The ban treaty will codify its parties’ unequivocal rejection of nuclear violence. Many states will be both ready and eligible to sign and ratify such a treaty straight away. The nuclear-armed states, for obvious reasons, will not. They will need to make significant adjustments to their foreign policies and their military hardware before they can accede to a ban treaty. But unless the negotiators get it all wrong in New York, the ban treaty itself will not prejudge the way in which these adjustments are to be made. If the path by which the nuclear-armed states wish to make themselves eligible to accede to the ban treaty goes through the pursuit of confidence-building measures, a prohibition on the production of fissile material for weapons purposes, ratification of the CTBT, writing a second glossary of nuclear terms, verifiable stockpile reductions, and – why not – a treaty on no-first-use, so be it. There is nothing stopping them from pursuing these intermediary steps along the way to ban treaty accession.

A chief purpose of the ban treaty is precisely to induce the nuclear-armed states to pursue these familiar steps – or a comprehensive convention, whatever – with greater urgency than they have so far. In contrast to the NPT – which is intentionally ambiguous when it comes to nuclear rights and obligations – the ban treaty will provide an unmistakeable goal line to which all states will be expected to hurry. The fact that some states will get there quicker than others and thereby put shame to the slugs is one of the reasons the ban treaty is a good idea. Expecting a majority of the world’s states to stand forever idly by and acquiesce the continued possession of nuclear weapons by a small group of states seems to me somewhat conceited.

The ban treaty is thus simultaneously more radical and less dramatic than many seem to suppose. On the one hand, the ban treaty signals a revolutionary kick in the teeth to the hierarchical world order the leaders of the nuclear-armed states take for granted. The ban treaty will make it much more difficult for such leaders to claim that they have a recognised “right” to possess nuclear weapons. On the other hand, the ban treaty approach is fully compatible with every other disarmament proposal currently on the table. The fact that a large group of non-nuclear-weapon states want to negotiate a nuclear weapons prohibition treaty does not mean that the nuclear-weapon states should stop pursuing “realistic” and “practical” steps towards ending their reliance on weapons of mass destruction. Why on earth would it?

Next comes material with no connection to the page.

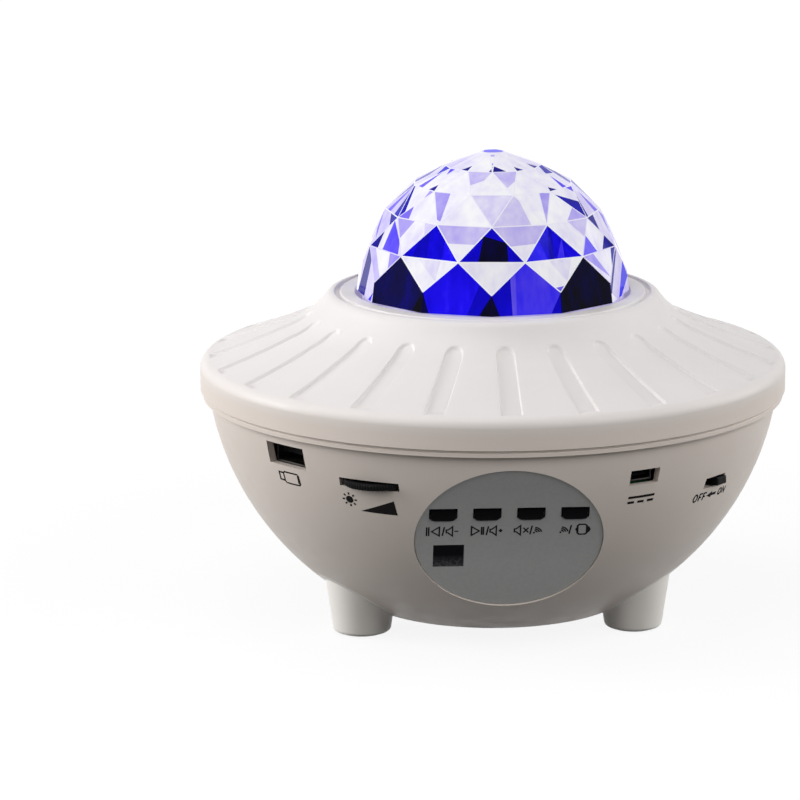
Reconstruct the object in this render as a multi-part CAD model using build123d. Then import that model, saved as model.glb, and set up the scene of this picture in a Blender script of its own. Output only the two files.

I do not mean to imply that the path from prohibition to elimination will be easy. It will not. Extending the humanitarian spirit from the UN headquarters on Manhattan to government circles in Washington DC, Moscow, and other places where nuclear weapons are viewed as legitimate instruments of statecraft will be a major challenge. Negotiating the ban is the easy part.

The pursuit of the ban treaty has at any rate engendered a sense of empowerment and optimism in the disarmament community. The successful adoption of a ban will rightly be experienced as a triumph for advocates of disarmament. But a note of caution is due: this is not the first time proponents of disarmament have believed themselves to have made a major breakthrough. Two events in particular come to mind:

The first is the adoption of the final document of the First UN Special Session on Disarmament in 1978. Providing for a major restructuring of the UN “disarmament machinery” as well as a clarification of obligations and priorities in the field of disarmament, the adoption of the final document was seen as a ground-breaking victory for the disarmament crowd. The Nobel-decorated polymath Philip Noel-Baker called the document no less than “the greatest state paper of all time.” Yes, really.

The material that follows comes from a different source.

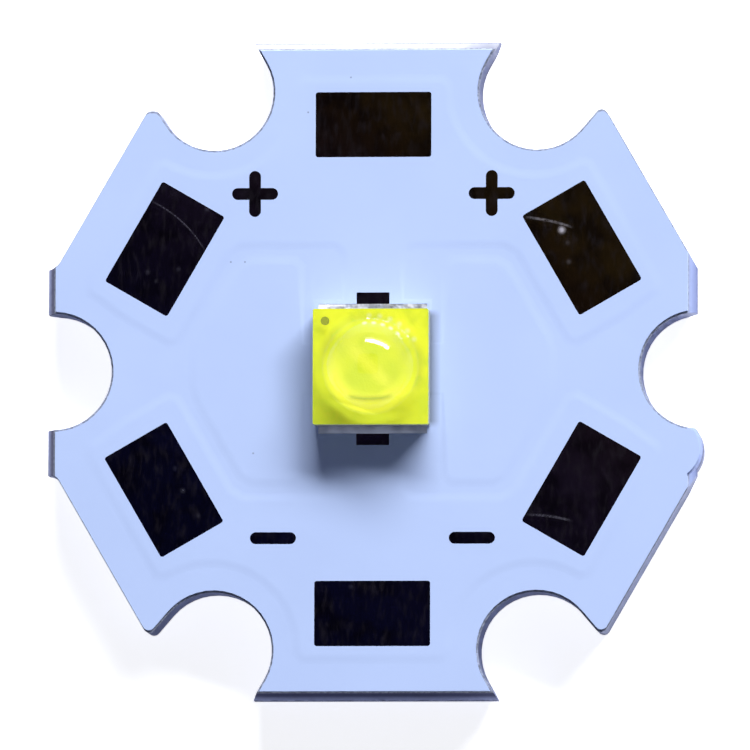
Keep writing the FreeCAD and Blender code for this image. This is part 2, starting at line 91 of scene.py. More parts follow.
def ease(share: float) -> float:
    """A ramp from 0 to 1 that starts and stops softly."""
    return share * share * (3 - 2 * share)


def feed(tree: bpy.types.NodeTree, socket: Output, value: Output | float | tuple) -> None:
    """Link an output to a socket, or set the socket's own value.

    Args:
        tree: The node tree that holds the socket.
        socket: The socket to feed.
        value: Another node's output or a plain value.
    """
    if isinstance(value, bpy.types.NodeSocket):
        tree.links.new(value, socket)
    else:
        socket.default_value = value


def add(
    tree: bpy.types.NodeTree,
    kind: str,
    settings: dict | None = None,
    inputs: dict | None = None,
    stops: tuple[tuple[float, str], ...] = (),
) -> bpy.types.Node:
    """Add one node with its settings, its socket values and its incoming links.

    Args:
        tree: The node tree that gets the node.
        kind: The node's type.
        settings: Properties of the node itself.
        inputs: A value or another node's output for each named or numbered socket.
        stops: Places and sRGB colours of a colour ramp.

    Returns:
        The new node.
    """
    node = tree.nodes.new(kind)
    for name, value in (settings or {}).items():
        setattr(node, name, value)
    for socket, value in (inputs or {}).items():
        feed(tree, node.inputs[socket], value)
    if stops:
        ramp = node.color_ramp.elements
        while len(ramp) < len(stops):
            ramp.new(1.0)
        for element, (place, colour) in zip(ramp, stops):
            element.position = place
            element.color = linear(colour)
    return node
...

The second “breakthrough” that comes to mind is the adoption of the “13 Steps” to nuclear disarmament at the NPT Review Conference in 2000, an event participants have described as “euphoric”. Committing the nuclear-weapons states “unequivocally” to the total elimination of their nuclear arsenals, the document represented the first time the NPT states parties managed to agree to a fully negotiated final document by consensus (the 1975 final document is a chair’s summary, not a negotiated agreement, and the 1985 final document explicitly notes that “certain states” (guess which!) disagreed with some of its provisions).

The 13 Steps and the final document of the Special Session both ended up as massive disappointments. Neither delivered the results advocates of disarmament had expected and hoped for. But more disturbing still was the fact that both events were followed by long periods of relative inaction by the non-nuclear-weapon states. As the champions of disarmament rested on their laurels, the 1980s and 2000s ended up as “lost decades” for multilateral nuclear disarmament.

There are at least two conclusions to draw from the let-downs of the 13 Steps and the Special Session: The first is that the ban treaty could hold false promise; it might prove less effective in inducing disarmament than some of its supporters believe. Obviously, this does not mean that it isn’t worth a shot, only that one should manage one’s expectations. The second lesson is that the disarmament community must not take its foot of the pedal after the ban treaty’s adoption. Conquering Manhattan will be easy the easy part. Conquering DC rather more difficult.

The ban treaty changes everything and nothing.

Kjølv Egeland

 

Kjølv Egeland is a doctoral candidate in international relations at the University of Oxford.